(5) EXCURSION BOATS AND PARKS

In addition to the places already mentioned, the prostitute and her exploiter take advantage of other opportunities to ply their trade. The excursion boats between New York and Albany, Bridgeport, New Haven, Providence, Block Island, etc., are often used for a rendezvous. Occurrences of a highly suspicious character are abundant:

August 25, 1912, three couples left the boat bound for New Haven because they could not secure rooms: this, in spite of the fact that it was a day trip. On an excursion boat bound for Montauk Point on July 28, 1912, two young couples occupied staterooms 19 and 21. The girls appeared to be about eighteen years of age. Two girls, apparently seventeen years of age, rented stateroom No. 11, where they remained all day and were visited by four different men. When the boat returned to New York the girls went ashore and boarded a car on East 23rd Street. One pretty little girl on this excursion was accompanied by a woman who appeared to be her mother. The girl became friendly and offered to make a “date” with the investigator. She lives on DeKalb Avenue in Brooklyn. There were two others, living in Harlem, evidently working girls, who were also willing to make “dates.”

It is indeed a matter of common knowledge that professional prostitutes make a practice of soliciting on excursion boats for immoral purposes. The women make regular trips and have a business understanding with porters and waiters, who aid in securing customers. On July 20, 1912, as the boat for New Haven was about to leave the dock, two prostitutes who solicit in a café on West 44th Street[104] came aboard. A street walker who solicits on Broadway and has a home in the Bronx took the trip to New Haven on August 25, 1912. Six prostitutes were soliciting young men on the trip to Block Island on August 11, 1912, one of them formerly an inmate in a house of prostitution in West 47th Street.[105] Her companion solicits on Broadway. These girls said they had rooms in a Block Island hotel,[106] where they invited the men to meet them.

Some of the waiters and porters on these boats act as solicitors for prostitutes. A colored porter[107] on a boat running to Block Island, August 11, 1912, said there were many couples on board having immoral relations. He offered to introduce two men to two girls. On August 8, 1912, a colored porter on a boat for Providence, Rhode Island, told a man that a “wise young girl” occupied stateroom No. 68, and that she would receive men. Robert,[108] a waiter on one of them, declared that immoral conditions were most flagrant on the Sunday trips. He described in detail the actions of couples in the staterooms when he served them drinks.

Amusement parks are similarly abused. Seven such parks in the vicinity of New York City were visited during the summer of 1912, and vicious conditions were found to exist to a greater or less extent in all of them. In the drinking places prostitutes sit on the stage in short skirts and sing and dance for the entertainment of men and boys drinking at the tables. The girls are paid very low salaries, and therefore depend upon making extra money from prostitution. The waiters aid in securing customers and receive commissions from the girls on the stage for this service. In some concert halls the girls have signs which they use to indicate the time they are free to leave the stage or the price they require. If they succeed in persuading a man to buy wine in the balcony of the hall, they receive a commission on the sale. In the winter time some of these prostitutes join burlesque shows or continue to carry on their immoral business otherwise in the city.
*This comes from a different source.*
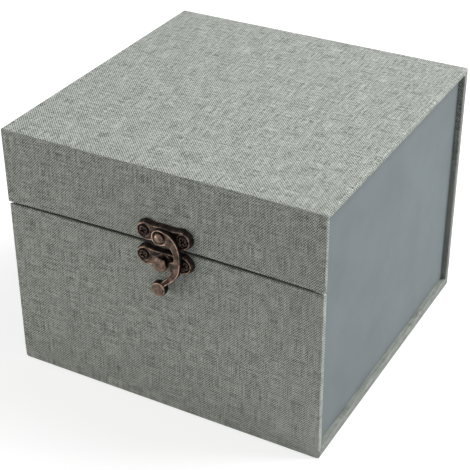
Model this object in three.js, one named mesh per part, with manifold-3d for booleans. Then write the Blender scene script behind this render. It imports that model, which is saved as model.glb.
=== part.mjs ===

An investigator visited a concert hall connected with an amusement park on Long Island, July 23, 1912. There were eighteen girls seated on the stage in short skirts, the majority of them intoxicated; in their wild efforts to entertain the crowd of men and boys they exposed their persons. Twenty-five girls sing and dance in a concert hall at another popular amusement park. They are divided into two shifts, each shift working a stated number of hours during the afternoon and night. One of the singers was recognized by a man who had seen her in a house of prostitution in a city in Pennsylvania; one of her companions solicits for immoral purposes on Broadway. Many of these concert halls and similar places are connected with the hotels to which the entertainers take their customers. A very notorious hotel of this character[109] adjoins a disreputable concert hall in an amusement park on Staten Island.

The conditions in dance halls in connection with certain amusement parks are similar to those described under the heading “Public Dance Halls.” Here young and thoughtless working girls and boys often yield themselves to the degrading influence of liquor and suggestive dancing; and here also are found the prostitutes and their pimps.

In reference to public parks, it may be stated that the police force is entirely inadequate to their proper surveillance. Shocking occurrences by the score are reported in Central and other parks by different investigators under the date of July 15, August 5, July 20, July 12, etc. Not infrequently boys and girls of sixteen and seventeen are involved in these affairs,—and cases implicating still younger children are reported. The benches in certain sections of Central Park, between 10 P. M. and 1 A. M., presented a most demoralizing spectacle to the observation of every one who walked through the Park during the months of July and August.[110]